What worried you most in preparing a defense?

Initially I was most worried about the drug lists in Evelyn’s house. These might have bothered the jury. But it was a superficial problem because it became meaningless once examined closely. But that is why I had to do a lengthy cross examination on this. The other concern was that of Monique’s health, and the notion, encouraged by the Crown, that she was perfectly healthy. The Judge was annoyed by my pursuing this, saying how it was irrelevant to the charge of aiding. But it was important in how it might affect the perception of the jury.

Did you think that the discovery of exit bags in Evelyn’s house would be a problem?

Such bags are available from various groups. There was no way to show that she had supplied bags to Monique or Leyanne. In fact the literature suggests that it is essential for people to get such things themselves, to ensure they are serious. And the bags are not dangerous in themselves. They require helium to be effective, the bag by itself cannot kill you.

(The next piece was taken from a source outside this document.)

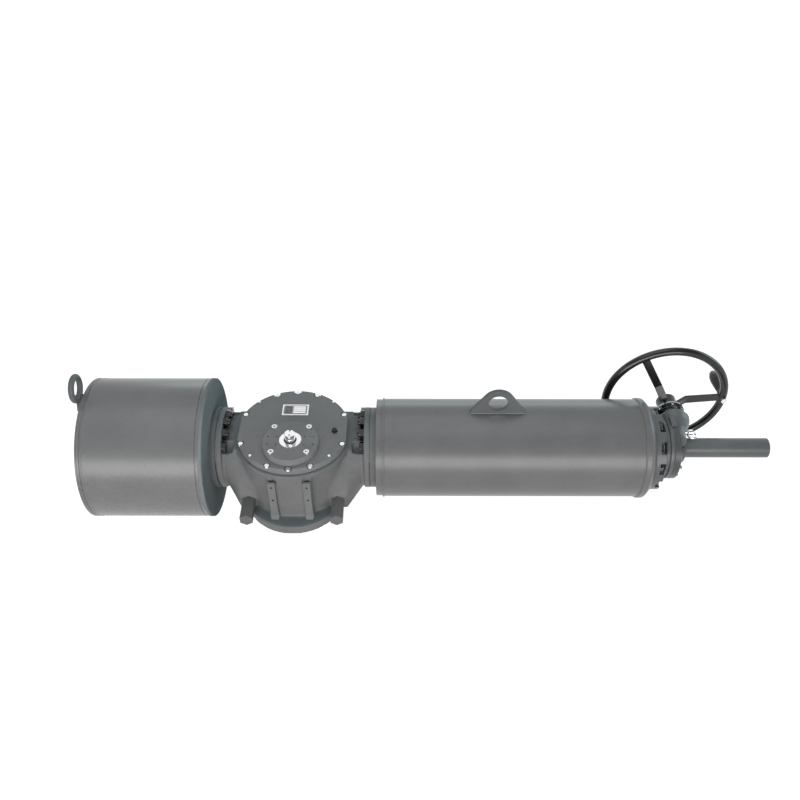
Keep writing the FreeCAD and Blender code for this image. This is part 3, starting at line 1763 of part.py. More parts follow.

There is an important legal issue here of ‘specific intent.’ If you make such a bag you must have knowledge that it is going to be used by a person to kill themselves, in order to be criminally responsible. Guns are a similar example. They are often used to kill people, but the manufacturers are not held guilty for that. Had they made a gun for a specific murder then they could be found responsible, but not for simply manufacturing a gun.

Would you like to mention anything about the women who died?

Yes I would. One of the reporters at the trial mentioned that I had three clients, and I did. The defense did have three voices, the voices of Evelyn, Monique and Leyanne. And they were voices of courage and determination. Leyanne had a wonderful zest for life, which she enjoyed to the fullest for as long as she could. Monique had a deep understanding of what she was doing, and she too was an extraordinary woman. Their voices were present throughout the trial.